21. The channel estimation method of claim 14, further comprising:

(c) normalizing the respective feedback signals by using the average values measured in step (a), and measuring LCR (Level Crossing Rate) values of the feedback signals,

wherein, in step (b), the wireless channel quality of each communication station according to a mobility thereof is additionally estimated based on the LCR values measured in step (c).

22. The channel estimation method of claim 21, wherein, in step (b), a range of the LCR values measured in step (c) is divided into a plurality of sections and uses each section as an index indicating the wireless channel quality according to the mobility.

23. The channel estimation method of claim 21, wherein in step (b), an overall channel environment is estimated by using the estimation result of the wireless channel quality according to the geographical environment and the estimation result of the wireless channel quality according to the mobility.

24. A channel estimation method, comprising the steps of:

(a) measuring an average value of pilot signals over a period of time, the pilot signals being SINR (Signal to Interference and Noise Ratio) values of channel state indication signals received from a communication station via a wireless channel during the period of time or channel environment parameters according to the SINR values; and

(b) estimating wireless channel quality according to a geographical environment based on the average values measured in step (a).

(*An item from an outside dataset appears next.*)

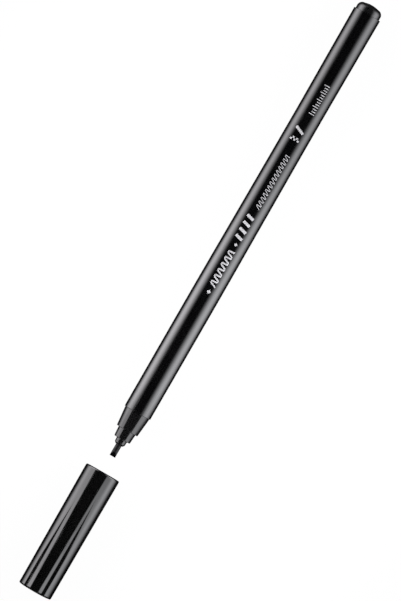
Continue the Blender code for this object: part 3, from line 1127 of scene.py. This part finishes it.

25. The channel estimation method of claim 24, further comprising:

(c) normalizing the respective pilot signals by using the average values measured by the average measuring unit, and measuring LCR values of the normalized pilot signals,

wherein, in step (b), the wireless channel quality according to a mobility is additionally estimated based on the LCR values measured in step (c).

26. The channel estimation method of claim 25, wherein, in step (b), an overall channel environment is estimated by using the estimation result of the wireless channel quality according to the geographical environment and the estimation result of the wireless channel quality according to the mobility.